PF: I did. My family came into town and I took them to New Orleans and we had a good time. I think I tweeted a picture…there was an old photography place where we walked in to like a costume place where you could put on some old New Orleans garb and take a picture like an old time photo. So the kids had a lot of fun with that and I took the kids to Bourbon Street during the day, as they were hosing down the streets, and my little daughter said, “Why do they hose down the streets?” I said, “Because grown-ups throw up on it all night long.” She was like, “Dad, you can’t take me here ever again.”
MH: Yeah, there are a few things in the morning that will make you blush on Bourbon.
PF: They had a good time, a really good time. New Orleans, in that part of town, there’s just so much culture, and the music’s great and the food is great. It was exciting to be there.
MH: You had to spend a lot of time in Baton Rouge. Was there anything that made it a little more comfortable there?
PF: We had apartments [in Perkins Rowe] and I remember my first night, I was so hungry and I went out to the strip mall and I had California Pizza Kitchen and I was like, “I can’t believe I’m eating at California Pizza Kitchen when I’m in Baton Rouge.” It’s pretty ironic but, yeah, we just hit up a lot of cool restaurants. We worked so many hours that most of the time we were inside the studio but whenever we got to go out, we just hit up the restaurants and had some good food. 
(. . . . .)

MH: Is there any connecting at all through the doctor you play on Nurse Jackie to Dr. Carlisle Cullen?

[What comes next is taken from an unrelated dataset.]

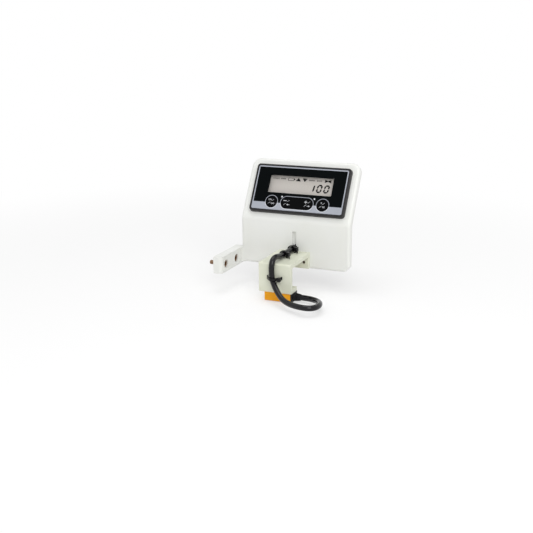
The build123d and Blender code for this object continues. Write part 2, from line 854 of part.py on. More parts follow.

PF: Absolutely none, which is what I love about it (laughs). They’re so distinctly different. I mean, they’re probably 180 degrees from each other. When I was thinking about doing the show I thought, “What a fun thing to do because I have this one character, Carlisle, who’s kind of the rock of the family, he’s very mature, he’s confident, he’s compassionate and the leader of this family who everyone looks to. Then you have this other guy who’s basically very immature, self-absorbed, childlike and I thought, “What a fun world…to play two doctors who are so completely different that the only thing they share is the same white jacket.”
MH: And you’ve been shooting both Twilight and Nurse Jackie simultaneously, correct?

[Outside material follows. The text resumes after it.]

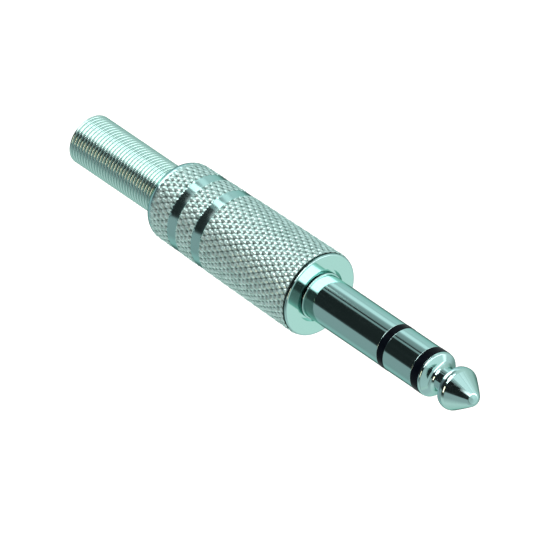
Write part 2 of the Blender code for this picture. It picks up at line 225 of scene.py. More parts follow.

PF: On last couple of Twilight movies, I’ve done double duty, doing both at the same time, so they kind of overlapped. I thought it would be really difficult, but it actually was refreshing. I’d be doing three days on Twilight, doing Eclipse or Breaking Dawn and then I would fly back somewhere else and all of a sudden be in a completely different environment doing a completely different character. It broke the monotony. I love both characters so much that it was fun to be able to go back and forth between the two. Sometimes people ask me, “Do you ever get the lines confused or the roles confused?” They’re so distinctly different that, no.
MH: They’re both just kind of incidentally doctors.
PF: Yeah, that’s the only thing that I guess they do share is that they’re both doctors.